What is being asked ▸ Determine how many lines contain the string "Describe" and reply with that number alone.
── Dataset records
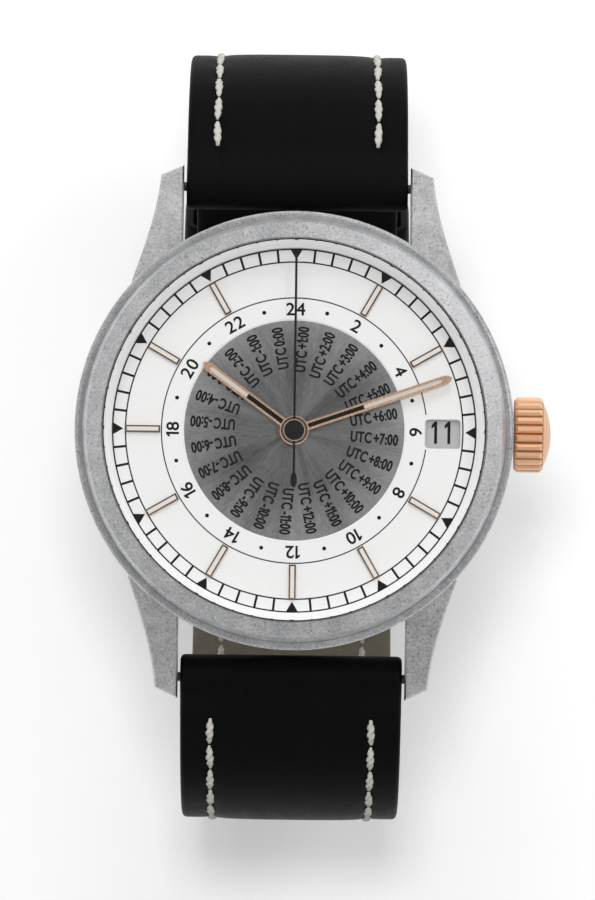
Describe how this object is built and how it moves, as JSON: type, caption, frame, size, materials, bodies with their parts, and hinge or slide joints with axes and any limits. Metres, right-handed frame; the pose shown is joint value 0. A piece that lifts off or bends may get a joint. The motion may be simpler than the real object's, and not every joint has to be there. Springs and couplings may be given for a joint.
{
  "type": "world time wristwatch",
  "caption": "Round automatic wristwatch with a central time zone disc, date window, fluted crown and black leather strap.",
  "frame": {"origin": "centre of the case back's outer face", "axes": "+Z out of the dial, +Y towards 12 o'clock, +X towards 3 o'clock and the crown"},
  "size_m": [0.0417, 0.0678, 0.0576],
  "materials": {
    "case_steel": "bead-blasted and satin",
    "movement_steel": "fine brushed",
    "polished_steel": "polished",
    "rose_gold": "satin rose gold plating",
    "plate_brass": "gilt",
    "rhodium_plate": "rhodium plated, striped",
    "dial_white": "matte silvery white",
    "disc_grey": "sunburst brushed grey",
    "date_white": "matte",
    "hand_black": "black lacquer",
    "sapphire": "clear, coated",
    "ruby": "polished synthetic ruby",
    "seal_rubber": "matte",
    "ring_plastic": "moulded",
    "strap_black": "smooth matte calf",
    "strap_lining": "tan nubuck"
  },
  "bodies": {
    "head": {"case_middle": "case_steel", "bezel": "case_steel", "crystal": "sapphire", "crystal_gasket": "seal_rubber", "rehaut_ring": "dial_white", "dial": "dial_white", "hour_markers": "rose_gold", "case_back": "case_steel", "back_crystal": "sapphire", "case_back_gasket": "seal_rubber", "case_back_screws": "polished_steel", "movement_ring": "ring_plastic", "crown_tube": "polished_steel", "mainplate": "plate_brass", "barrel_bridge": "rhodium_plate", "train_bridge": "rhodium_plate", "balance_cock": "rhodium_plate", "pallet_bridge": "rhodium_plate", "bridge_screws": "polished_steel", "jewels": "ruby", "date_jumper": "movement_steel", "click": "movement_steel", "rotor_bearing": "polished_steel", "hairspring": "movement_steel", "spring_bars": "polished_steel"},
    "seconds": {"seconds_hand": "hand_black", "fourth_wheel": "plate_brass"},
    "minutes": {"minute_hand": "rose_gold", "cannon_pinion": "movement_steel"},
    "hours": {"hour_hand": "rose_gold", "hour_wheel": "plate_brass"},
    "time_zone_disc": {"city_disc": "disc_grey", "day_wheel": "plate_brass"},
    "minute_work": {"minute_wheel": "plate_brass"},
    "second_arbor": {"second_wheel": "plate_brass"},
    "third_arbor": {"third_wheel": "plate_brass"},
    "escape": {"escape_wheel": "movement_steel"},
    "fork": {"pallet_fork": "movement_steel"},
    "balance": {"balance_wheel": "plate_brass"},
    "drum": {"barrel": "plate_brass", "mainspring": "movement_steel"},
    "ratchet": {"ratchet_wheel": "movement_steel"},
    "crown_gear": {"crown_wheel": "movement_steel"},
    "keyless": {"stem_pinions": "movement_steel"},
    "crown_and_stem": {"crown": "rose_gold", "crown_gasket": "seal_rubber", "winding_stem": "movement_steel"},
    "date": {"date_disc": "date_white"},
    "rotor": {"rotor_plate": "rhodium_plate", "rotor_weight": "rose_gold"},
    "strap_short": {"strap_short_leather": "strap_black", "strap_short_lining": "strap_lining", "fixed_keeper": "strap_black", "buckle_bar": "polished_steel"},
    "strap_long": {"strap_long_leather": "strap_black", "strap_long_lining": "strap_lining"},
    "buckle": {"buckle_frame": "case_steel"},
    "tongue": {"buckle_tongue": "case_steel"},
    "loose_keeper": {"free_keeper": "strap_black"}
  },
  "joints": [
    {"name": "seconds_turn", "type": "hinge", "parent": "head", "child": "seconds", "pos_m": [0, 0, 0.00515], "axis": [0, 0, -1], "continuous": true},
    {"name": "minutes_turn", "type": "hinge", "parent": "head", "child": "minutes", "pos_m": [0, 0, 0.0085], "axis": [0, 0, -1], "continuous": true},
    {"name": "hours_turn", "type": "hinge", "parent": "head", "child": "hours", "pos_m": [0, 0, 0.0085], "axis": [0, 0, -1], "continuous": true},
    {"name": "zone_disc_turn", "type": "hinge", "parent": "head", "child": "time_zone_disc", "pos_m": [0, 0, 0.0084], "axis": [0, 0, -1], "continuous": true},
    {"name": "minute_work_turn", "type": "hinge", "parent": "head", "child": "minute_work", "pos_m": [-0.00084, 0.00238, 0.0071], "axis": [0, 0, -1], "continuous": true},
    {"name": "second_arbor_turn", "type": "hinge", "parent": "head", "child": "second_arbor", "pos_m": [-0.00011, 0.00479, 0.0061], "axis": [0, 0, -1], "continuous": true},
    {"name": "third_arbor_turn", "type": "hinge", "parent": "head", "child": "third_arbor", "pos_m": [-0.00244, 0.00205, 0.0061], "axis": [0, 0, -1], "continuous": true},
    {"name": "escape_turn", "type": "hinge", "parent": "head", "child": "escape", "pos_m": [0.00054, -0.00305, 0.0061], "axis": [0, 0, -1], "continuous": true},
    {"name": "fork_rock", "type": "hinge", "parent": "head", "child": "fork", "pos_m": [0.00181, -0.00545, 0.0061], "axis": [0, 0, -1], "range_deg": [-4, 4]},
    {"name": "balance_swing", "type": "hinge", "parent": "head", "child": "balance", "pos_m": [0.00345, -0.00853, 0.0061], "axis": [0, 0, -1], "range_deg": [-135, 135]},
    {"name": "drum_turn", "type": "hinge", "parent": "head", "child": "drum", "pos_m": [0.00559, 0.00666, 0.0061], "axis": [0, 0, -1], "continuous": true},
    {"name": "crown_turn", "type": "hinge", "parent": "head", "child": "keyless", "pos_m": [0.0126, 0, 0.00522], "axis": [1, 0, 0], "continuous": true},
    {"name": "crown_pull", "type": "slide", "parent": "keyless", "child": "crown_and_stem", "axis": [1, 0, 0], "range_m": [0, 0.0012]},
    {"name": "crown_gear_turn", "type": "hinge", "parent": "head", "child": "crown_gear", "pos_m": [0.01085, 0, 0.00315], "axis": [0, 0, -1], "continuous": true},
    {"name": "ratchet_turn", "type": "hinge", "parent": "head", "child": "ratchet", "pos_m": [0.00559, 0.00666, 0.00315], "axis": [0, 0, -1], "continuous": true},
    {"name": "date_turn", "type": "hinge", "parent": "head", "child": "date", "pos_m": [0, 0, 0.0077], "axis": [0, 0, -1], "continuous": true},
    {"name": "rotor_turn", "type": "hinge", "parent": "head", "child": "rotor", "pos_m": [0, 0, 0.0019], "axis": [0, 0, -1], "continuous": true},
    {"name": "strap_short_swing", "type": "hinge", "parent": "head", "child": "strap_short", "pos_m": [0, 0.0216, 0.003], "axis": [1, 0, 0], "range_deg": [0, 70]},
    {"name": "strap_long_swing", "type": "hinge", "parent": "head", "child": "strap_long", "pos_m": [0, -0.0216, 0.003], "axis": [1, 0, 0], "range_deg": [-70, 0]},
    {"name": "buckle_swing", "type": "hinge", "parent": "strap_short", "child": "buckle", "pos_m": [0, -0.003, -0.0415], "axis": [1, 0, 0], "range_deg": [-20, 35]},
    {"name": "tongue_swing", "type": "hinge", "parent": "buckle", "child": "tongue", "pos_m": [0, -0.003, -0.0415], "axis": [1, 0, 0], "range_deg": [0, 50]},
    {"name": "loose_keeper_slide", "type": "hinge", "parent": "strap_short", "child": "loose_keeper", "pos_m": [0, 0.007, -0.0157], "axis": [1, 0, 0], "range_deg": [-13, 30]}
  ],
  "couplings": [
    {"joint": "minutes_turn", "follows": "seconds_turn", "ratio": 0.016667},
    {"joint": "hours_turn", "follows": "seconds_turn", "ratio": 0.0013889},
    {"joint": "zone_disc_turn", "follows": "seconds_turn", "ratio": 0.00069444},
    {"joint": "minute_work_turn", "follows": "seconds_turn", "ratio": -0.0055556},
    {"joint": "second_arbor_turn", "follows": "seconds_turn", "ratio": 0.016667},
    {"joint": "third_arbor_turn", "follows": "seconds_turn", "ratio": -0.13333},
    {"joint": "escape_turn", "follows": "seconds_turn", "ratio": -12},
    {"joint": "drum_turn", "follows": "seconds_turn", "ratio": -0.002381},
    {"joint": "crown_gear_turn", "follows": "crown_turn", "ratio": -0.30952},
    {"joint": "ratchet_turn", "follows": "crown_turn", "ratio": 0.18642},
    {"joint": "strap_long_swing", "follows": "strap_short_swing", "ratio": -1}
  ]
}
────
── Dataset records
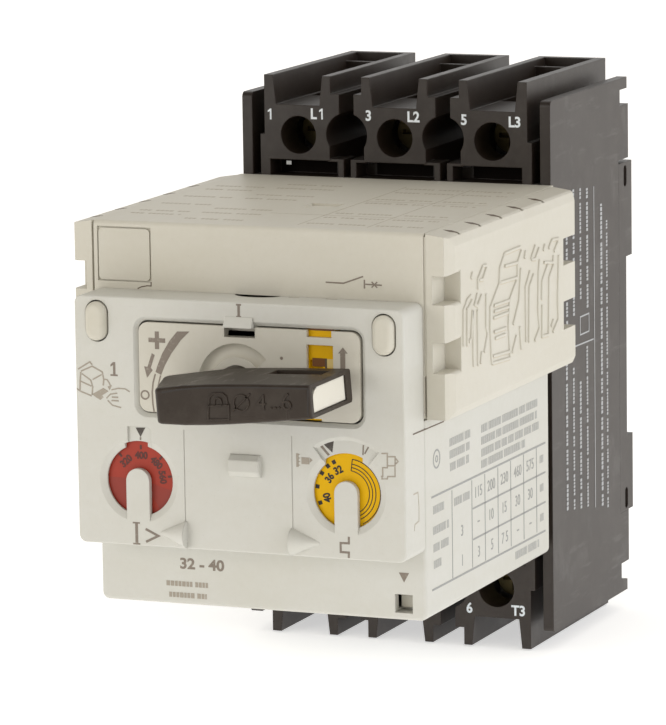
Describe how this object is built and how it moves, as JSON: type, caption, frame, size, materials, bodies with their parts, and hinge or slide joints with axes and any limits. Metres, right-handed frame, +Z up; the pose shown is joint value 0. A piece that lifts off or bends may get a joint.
────
Response ▸ 2